Like the pitching lab built years later on the second floor of the interior design business Gilbert and his wife, Temple, operate, the baseball field is a product of circumstance. He and a 7-year-old Grayson had practiced at a nearby school field for months. But one day, there was another father and son practicing.
Instead of arguing over who had rights to the field, Gilbert figured he’d build his own. And the final product is still used by Grayson and his 14-year-old brother, just as he still puts in work in the pitching lab.
The indoor bullpen had a similar origin. Rather than battling for space in public cages in the cold weather, the 16-by-62-foot hallway on the second floor transformed from storage into a setup befitting a future professional. The mound stands just shy of regulation distance, but it’s the hours spent both on the field and in the pitching lab that got him here, on the verge of a major league call-up.
A goal within reach: Grayson Rodriguez likely will never take another official at-bat. It’s his right arm — not his lefty swing — that earned him a $4.3 million signing bonus out of high school. It’s his right arm the Orioles place so much of their future on, a major piece in a rebuild entering its fourth year.

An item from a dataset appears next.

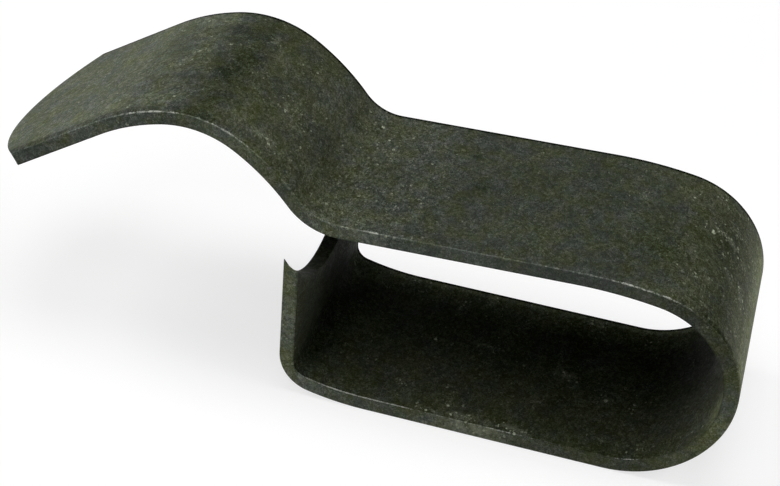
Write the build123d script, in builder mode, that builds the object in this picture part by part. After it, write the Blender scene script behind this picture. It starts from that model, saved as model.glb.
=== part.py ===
from build123d import *
import math
import os

# Chassis clip, one strip of spring steel bent edge-on into a flat loop with an arched arm.
# The loop slides over the edge of a chassis flange: two horns on the short leg bite its
# underside, the throat of the arm presses on its top, and the arch holds a pipe down on it.
# X runs along the clip towards the round bend, Y across the strip, Z up.
# The origin is the middle of the flat underside. Bend radii are to the middle of the thickness.

# strip
strip_width = 16.0
strip_thickness = 1.05
edge_radius = 0.15

# flat base of the loop, and the slight bow between it and the corner
base_length = 16.5
bow_radius = 19.0
bow_angle = 12.0

# corner up into the short leg, and the gap left between the leg and the throat
corner_radius = 2.25
corner_angle = 76.5
corner_inside = 1.1
mouth_gap = 2.5

# round bend at the closed end, easing out into the top
lower_bend_radius = 7.2
lower_bend_angle = 66.0
upper_bend_radius = 6.5
upper_bend_angle = 105.65
ease_radius = 30.0
ease_angle = 10.5

# top of the loop, and the throat where the arm turns up from it
top_length = 15.5
throat_radius = 4.0
throat_angle = 51.0

# arched arm and its tail
rise_radius = 16.0
rise_angle = 18.5
arch_radius = 7.35
arch_angle = 43.0
shoulder_radius = 13.5
shoulder_angle = 20.0
tail_length = 6.9
tail_crown = 2.85

# scoop in the end of the leg, which leaves a pointed horn at each side
scoop_depth = 4.1
horn_land = 0.1
horn_bevel = 0.7
horn_hollow = 0.17

half_width = strip_width / 2
half_thickness = strip_thickness / 2
edge_round = min(edge_radius, strip_thickness / 3)


def end_plane(tip, heading, lift=0.0):
    # plane along the strip at a free end: X across it, Y out past the end, and Z square to it,
    # upwards at the tail and into the loop at the leg; lift moves it off the middle of the strip
    across = Vector(0, 1, 0)
    square = across.cross(Vector(heading.X, 0, heading.Y))
    return Plane(origin=Vector(tip.X, 0, tip.Y) + square * lift, x_dir=across, z_dir=square)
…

Rodriguez was set to take the mound Wednesday for Triple-A Norfolk, his third start of the season. Across his first two appearances, the right-hander has allowed two runs in nine innings, walking one batter while striking out 15.
Across two decades, the 22-year-old’s path has always led here. The mementos gathered along the way are evidence, from the plastic bat that nearly shattered a window to the ball field his father built. And then there’s the broken strike zone target, the one that left a satisfying pop sound whenever he flung another strike through the orange flap.
He hears a different sound now. It’s more of a smack, a ball hitting leather, over and over. Unlike the hours spent alone on the second floor of his parent’s business, where that pop noise was his only companion, that new sound — and the cheers that follow — are a reminder of where he’s come from, and where he’s going.